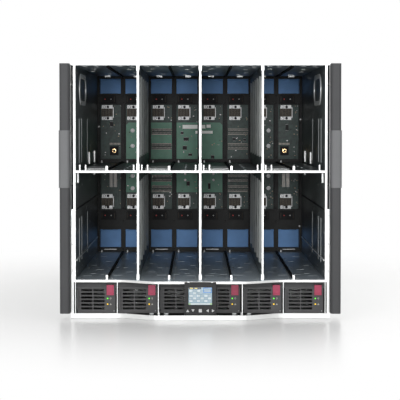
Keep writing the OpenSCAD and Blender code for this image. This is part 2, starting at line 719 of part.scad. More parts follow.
module display_key(n) color("white") {
    translate([keys[n][1], 0, key_z + key_y[n]]) along_y(head_y - key_proud, head_y + 3) key_outline(keys[n], key_r);
}

// ---- Rear cage and its modules ----

module rear_cage() color("silver") {
    y1 = chassis_d - 1.5;
    for (s = [-1, 1])
        block([s * inner_w / 2 - (s > 0 ? 0 : sheet_t), cage_y, floor_z], [s * inner_w / 2 + (s > 0 ? sheet_t : 0), y1, ceiling_z]);
    block([-skin_x, cage_y, floor_z - sheet_t], [skin_x, y1, floor_z]);
    for (z = [admin_z - sheet_t, ic_z - sheet_t, upper_fan_z - sheet_t])
        block([-inner_w / 2 - eps, cage_y, z], [inner_w / 2 + eps, y1, z + sheet_t]);
    // Partitions between the fan bays
    for (z = [lower_fan_z, upper_fan_z], k = [1:n_fan_bays - 1])
        block([(k - n_fan_bays / 2) * fan_pitch - sheet_t / 2, cage_y, z - eps],
              [(k - n_fan_bays / 2) * fan_pitch + sheet_t / 2, y1, z + fan_bay_h - (z == upper_fan_z ? 0 : -eps)]);
    // Partition and rails of the interconnect bays
    block([-sheet_t / 2, cage_y, ic_z - eps], [sheet_t / 2, y1, upper_fan_z - sheet_t + eps]);
    for (r = [1:3], s = [-1, 1])
        block([s * inner_w / 4 - inner_w / 4, cage_y + 40, ic_z + r * ic_pitch - 0.5], [s * inner_w / 4 + inner_w / 4, y1, ic_z + r * ic_pitch + 0.5]);
    // Rear flanges that close the side ducts
    for (s = [-1, 1])
        block([s > 0 ? inner_w / 2 : -skin_x, y1 - eps, floor_z - sheet_t], [s > 0 ? skin_x : -inner_w / 2, chassis_d, ceiling_z]);
}

module blank(w, h, vent_rows) {
    d = 24;
    difference() {
        block([-w / 2, chassis_d - d, -h / 2], [w / 2, chassis_d, h / 2]);
        block([-w / 2 + blank_wall, chassis_d - d - 1, -h / 2 + blank_wall], [w / 2 - blank_wall, chassis_d - blank_wall, h / 2 - blank_wall]);
        for (r = [1:vent_rows])
            translate([0, 0, (r - (vent_rows + 1) / 2) * 9]) block([-w / 2 + 18, chassis_d - 4, -1.5], [w / 2 - 18, chassis_d + 1, 1.5]);
    }
    // Pull tab
    for (s = [-1, 1])
        block([s * (w / 2 - 10) - 4, chassis_d - eps, -h / 2 + 7], [s * (w / 2 - 10) + 4, chassis_d + handle_proud - 2, -h / 2 + 10]);
}

module rear_blanks() color("gray") {
    ic_w = inner_w / 2 - sheet_t / 2 - 1;
    for (s = [-1, 1], r = [0:3])
        translate([s * (inner_w / 4 + sheet_t / 4), 0, ic_z + (r + 0.5) * ic_pitch]) blank(ic_w, ic_pitch - 1.4, 1);
    for (c = blank_columns, z = [lower_fan_z, upper_fan_z])
        translate([fan_x(c), 0, z + fan_bay_h / 2]) blank(fan_w, fan_h, 7);
}

// The space inside a module's steel case, open to the front
module module_cavity(w, d, h) {
    block([-w / 2 + sheet_t, chassis_d - d - 1, sheet_t], [w / 2 - sheet_t, chassis_d - 10, h - sheet_t]);
}

// A module with its ports and a pull lever
module administrator_module(w) {
    h = admin_bay_h - 1;
    d = 150;
    difference() {
        block([-w / 2, chassis_d - d, 0], [w / 2, chassis_d, h]);
        module_cavity(w, d, h);
        for (p = [[-w / 2 + 22, 16, 14], [-w / 2 + 44, 16, 14], [-w / 2 + 72, 31, 12]])
            block([p[0] - p[1] / 2, chassis_d - 9, h / 2 - p[2] / 2], [p[0] + p[1] / 2, chassis_d + 1, h / 2 + p[2] / 2]);
    }
    block([w / 2 - 30, chassis_d - eps, h / 2 - 3], [w / 2 - 6, chassis_d + handle_proud - 1, h / 2 + 3]);
}

link_w = 84;
link_d = 110;
module administrator_modules() color("gray") {
    side_w = (inner_w - link_w) / 2 - 2;
    for (s = [-1, 1])
        translate([s * (link_w + side_w + 2) / 2, 0, admin_z + 0.3]) administrator_module(side_w);
    translate([0, 0, admin_z + 0.3]) difference() {
        block([-link_w / 2, chassis_d - link_d, 0], [link_w / 2, chassis_d, admin_bay_h - 1]);
        module_cavity(link_w, link_d, admin_bay_h - 1);
        for (x = [-20, 0, 20]) block([x - 7, chassis_d - 9, 9], [x + 7, chassis_d + 1, 23]);
    }
}

// Six sockets for mains leads, each with three blades
inlet_module_d = 92;
inlet_d = 18;
inlet_blade_l = 14;
module power_input_module() color("darkgray") {
    z0 = base_t;
    z1 = floor_z - sheet_t;
    zc = (z0 + z1) / 2;
    difference() {
        block([-inner_w / 2, chassis_d - inlet_module_d, z0 + 4], [inner_w / 2, chassis_d, z1 - 2]);
        block([-inner_w / 2 + 2, chassis_d - inlet_module_d - 1, z0 + 6], [inner_w / 2 - 2, chassis_d - inlet_d - 2, z1 - 4]);
        for (i = [1:n_psu]) translate([psu_x(i), 0, zc])
            along_y(chassis_d - inlet_d, chassis_d + 1) rounded_rect(30, 24, 3);
    }
    for (i = [1:n_psu], p = [[-8, -3], [8, -3], [0, 5]])
        translate([psu_x(i) + p[0], chassis_d - inlet_d - eps, zc + p[1]]) block([-1, 0, -3.5], [1, inlet_blade_l, 3.5]);
    block([-inner_w / 2, chassis_d - inlet_module_d, z0], [inner_w / 2, chassis_d - inlet_module_d + 12, z0 + 4 + eps]);
    block([-inner_w / 2, chassis_d - 12, z0], [inner_w / 2, chassis_d - 1, z0 + 4 + eps]);
}

module fan_housing() {
    y0 = chassis_d - fan_d;
    difference() {
        block([-fan_w / 2, y0, -fan_h / 2], [fan_w / 2, chassis_d, fan_h / 2]);
        translate([0, y0 - 1, 0]) rotate([-90, 0, 0]) cylinder(h = fan_d + 2, r = fan_duct_r);
        // Hollow corners
        for (sx = [-1, 1], sz = [-1, 1])
            translate([sx * (fan_w / 2 - 8), y0 - 1, sz * (fan_h / 2 - 8)]) rotate([-90, 0, 0]) cylinder(h = fan_d - 4, r = 5.5);
    }
    // Rear stator: hub, vanes and the bearing of the rotor's shaft
    difference() {
        union() {
            translate([0, hub_y, 0]) rotate([-90, 0, 0]) cylinder(h = 18, r = fan_hub_r);
            intersection() {
                for (a = [0:36:324]) rotate([0, a, 0]) block([-0.9, hub_y + 2, fan_hub_r - 1], [0.9, hub_y + 18, fan_duct_r + 1]);
                translate([0, hub_y, 0]) rotate([-90, 0, 0]) cylinder(h = 20, r = fan_duct_r + 0.5);
            }
        }
        translate([0, hub_y - 1, 0]) rotate([-90, 0, 0]) cylinder(h = 13, r = shaft_r + pin_gap);
    }
    // Pull handle and catch
    block([-14, chassis_d - eps, -fan_h / 2 + 2], [14, chassis_d + handle_proud, -fan_h / 2 + 5.5]);
}

module fan_housings() color("darkslategray") {
    for (c = fan_columns, z = [lower_fan_z, upper_fan_z])
        translate([fan_x(c), 0, z + fan_bay_h / 2]) fan_housing();
}

// Curved blades on a hub; each blade is a strip of an arc, turned to its pitch
fan_blades = 7;
blade_r = 30;
blade_t = 1.4;
blade_half_angle = 35;
blade_pitch_angle = 36;
nose_h = 5;
shaft_out = 13;
module fan_blade() {
    root = fan_hub_r - 4.5;
    intersection() {
        translate([0, rotor_d / 2 - 3, 0]) rotate([0, 0, -blade_pitch_angle])
            translate([-blade_r * (1 + cos(blade_half_angle)) / 2, 0, root])
            linear_extrude(fan_tip_r - root + 2) difference() {
                circle(blade_r + blade_t / 2);
                circle(blade_r - blade_t / 2);
                translate([-2 * blade_r, -2 * blade_r])
                    square([2 * blade_r + blade_r * cos(blade_half_angle), 4 * blade_r]);
            }
        rotate([-90, 0, 0]) cylinder(h = rotor_d, r = fan_tip_r);
    }
}

module fan_rotor(c, z) color("dimgray") {
    translate([fan_x(c), rotor_y, z + fan_bay_h / 2]) {
        // Hub with its nose and shaft, in one turned profile
        rotate([-90, 0, 0]) rotate_extrude() polygon([
            [0, -nose_h], [fan_hub_r - 7, -nose_h], [fan_hub_r, 0], [fan_hub_r, rotor_d],
            [shaft_r, rotor_d], [shaft_r, rotor_d + shaft_out], [0, rotor_d + shaft_out]]);
        for (b = [0:fan_blades - 1]) rotate([0, b * 360 / fan_blades, 0]) fan_blade();
    }
}

// ---- Rack bezels ----

// Section across a bezel, drawn on the +X side: a channel with a rounded front, open at the back
bezel_step = 1.2;
module bezel_section(outer_x, front) {
    inner_x = rack_w / 2 - bezel_w;
    w = outer_x - inner_x;
    module outline(inset) {
        r = 5 - inset;
        translate([inner_x + inset, -front + inset + r]) square([w - 2 * inset, front - inset - r + (inset > 0 ? 1 : 0)]);
        translate([inner_x + inset + r, -front + inset]) square([w - 2 * inset - 2 * r, r + eps]);
        for (x = [inner_x + 5, outer_x - 5]) translate([x, -front + 5]) circle(r);
    }
    difference() {
        outline(0);
        outline(bezel_wall);
    }
}

module rack_bezel() {
    z0 = 10.8;
    z1 = chassis_h - 4;
    grip_z = [226, 324];
    inner_x = rack_w / 2 - bezel_w;
    outer_x = rack_w / 2 - bezel_step;
    for (span = [[z0, grip_z[0]], [grip_z[1], z1]])
        translate([0, 0, span[0]]) linear_extrude(span[1] - span[0]) bezel_section(outer_x, bezel_d - bezel_step);
    translate([0, 0, grip_z[0]]) linear_extrude(grip_z[1] - grip_z[0]) bezel_section(rack_w / 2, bezel_d);
    // End caps, and the caps of the wider middle part
    for (z = [z0, z1 - bezel_wall, grip_z[0] - 1, grip_z[1] - 1])
        block([inner_x, -bezel_d + 5, z], [outer_x - 0.5, -1, z + (z == z1 - bezel_wall || z == z0 ? bezel_wall : 2)]);
}

module left_rack_bezel() color("dimgray") mirror([1, 0, 0]) rack_bezel();

module right_rack_bezel() color("dimgray") rack_bezel();

// ---- Nodes ----

module show(name) {
    placed() children();
}

show("base_pan") base_pan();
show("left_side_wall") left_side_wall();
show("right_side_wall") right_side_wall();
show("top_cover") top_cover();
show("device_bay_floor") device_bay_floor();
show("bay_dividers") bay_dividers();
show("bay_shelves") bay_shelves();
show("midplane_frame") midplane_frame();
show("signal_midplane") signal_midplane();
show("blade_connectors") blade_connectors();
show("power_supply_cage") power_supply_cage();
show("rear_cage") rear_cage();
show("rear_blanks") rear_blanks();
show("administrator_modules") administrator_modules();
show("power_input_module") power_input_module();
show("left_rack_bezel") left_rack_bezel();
show("right_rack_bezel") right_rack_bezel();
show("fan_housings") fan_housings();
for (i = [1:n_psu]) {
    show(str("power_supply_", i)) power_supply(i);
    show(str("release_latch_", i)) release_latch(i);
}
show("display_carriage") display_carriage();
show("display_head") union() {
    display_head();
    tilt_pin();
}
show("display_screen") display_screen();
for (n = [0:len(keys) - 1]) show(str("display_key_", keys[n][0])) display_key(n);
for (i = [1:n_bays]) {
    show(str("upper_air_door_", i)) air_door(i, upper_door_top, upper_door_h);
    show(str("lower_air_door_", i)) air_door(i, lower_door_top, lower_door_h);
}
for (c = fan_columns) {
    show(str("upper_fan_rotor_", c)) fan_rotor(c, upper_fan_z);
    show(str("lower_fan_rotor_", c)) fan_rotor(c, lower_fan_z);
}
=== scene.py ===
"""Looks of the blade server chassis: materials, small details, light and camera around the CAD model."""
import math
import random

import bmesh
import bpy
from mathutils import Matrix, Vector


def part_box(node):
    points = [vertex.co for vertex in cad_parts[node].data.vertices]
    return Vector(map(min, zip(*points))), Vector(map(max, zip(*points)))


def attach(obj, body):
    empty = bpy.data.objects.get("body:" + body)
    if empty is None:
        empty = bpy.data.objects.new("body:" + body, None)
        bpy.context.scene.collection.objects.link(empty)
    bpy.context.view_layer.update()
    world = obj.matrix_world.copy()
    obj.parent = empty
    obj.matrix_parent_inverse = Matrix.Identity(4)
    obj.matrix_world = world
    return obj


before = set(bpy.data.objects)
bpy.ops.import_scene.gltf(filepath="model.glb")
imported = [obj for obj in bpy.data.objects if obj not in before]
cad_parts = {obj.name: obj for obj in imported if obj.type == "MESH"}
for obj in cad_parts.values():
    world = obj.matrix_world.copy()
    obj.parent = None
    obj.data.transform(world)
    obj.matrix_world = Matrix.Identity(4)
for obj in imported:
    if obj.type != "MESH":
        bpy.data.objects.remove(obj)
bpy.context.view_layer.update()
random.seed(11)

# ---------------------------------------------------------------- places, from the CAD model
# Pieces are placed in millimetres from the chassis's front edge, its middle and its underside.
FRONT_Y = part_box("bay_dividers")[0][1]
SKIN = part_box("top_cover")
HALF_W = SKIN[1][0] * 1000
HEIGHT = SKIN[1][2] * 1000
DEPTH = (SKIN[1][1] - FRONT_Y) * 1000
FLOOR_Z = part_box("bay_dividers")[0][2] * 1000
CEILING_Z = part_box("bay_dividers")[1][2] * 1000
SHELF_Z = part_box("bay_shelves")[0][2] * 1000
SHELF_TOP = SHELF_Z + 3.5
LINER_X = HALF_W - 8.5
FRAME_Y = (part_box("midplane_frame")[0][1] - FRONT_Y) * 1000
FRAME_BACK = (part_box("midplane_frame")[1][1] - FRONT_Y) * 1000
BAY = 2 * LINER_X / 8
ZONE = 2 * BAY
PSU_PITCH = 2 * LINER_X / 6


def mm(x, y, z):
    """A point in the row frame, in metres, from millimetres off the chassis's front edge."""
    return Vector((x / 1000, FRONT_Y + y / 1000, z / 1000))


def bay_x(i):
    return (i - 4.5) * BAY


def zone_x(k):
    return (k - 2.5) * ZONE


def psu_x(i):
    return (i - 3.5) * PSU_PITCH


def sorted_box(a, b):
    """The low and the high corner of the box between two points."""
    return tuple(map(min, a, b)), tuple(map(max, a, b))


# ---------------------------------------------------------------- materials
def new_material(name):
    mat = bpy.data.materials.new(name)
    mat.use_nodes = True
    tree = mat.node_tree
    tree.nodes.clear()
    out = tree.nodes.new("ShaderNodeOutputMaterial")
    shader = tree.nodes.new("ShaderNodeBsdfPrincipled")
    tree.links.new(shader.outputs["BSDF"], out.inputs["Surface"])
    return mat, tree, shader


def ramp(tree, source, stops):
    node = tree.nodes.new("ShaderNodeValToRGB")
    while len(node.color_ramp.elements) < len(stops):
        node.color_ramp.elements.new(0.5)
    for element, (place, colour) in zip(node.color_ramp.elements, stops):
        element.position = place
        element.color = (*colour, 1)
    tree.links.new(source, node.inputs["Fac"])
    return node.outputs["Color"]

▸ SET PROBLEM
Give back exactly the stretch that opens on the line with "air_door(i, lower_door_top, lower_door_h);" and closes on the line with "points = [vertex.co".

▸ RESULT
    show(str("lower_air_door_", i)) air_door(i, lower_door_top, lower_door_h);
}
for (c = fan_columns) {
    show(str("upper_fan_rotor_", c)) fan_rotor(c, upper_fan_z);
    show(str("lower_fan_rotor_", c)) fan_rotor(c, lower_fan_z);
}
=== scene.py ===
"""Looks of the blade server chassis: materials, small details, light and camera around the CAD model."""
import math
import random

import bmesh
import bpy
from mathutils import Matrix, Vector


def part_box(node):
    points = [vertex.co for vertex in cad_parts[node].data.vertices]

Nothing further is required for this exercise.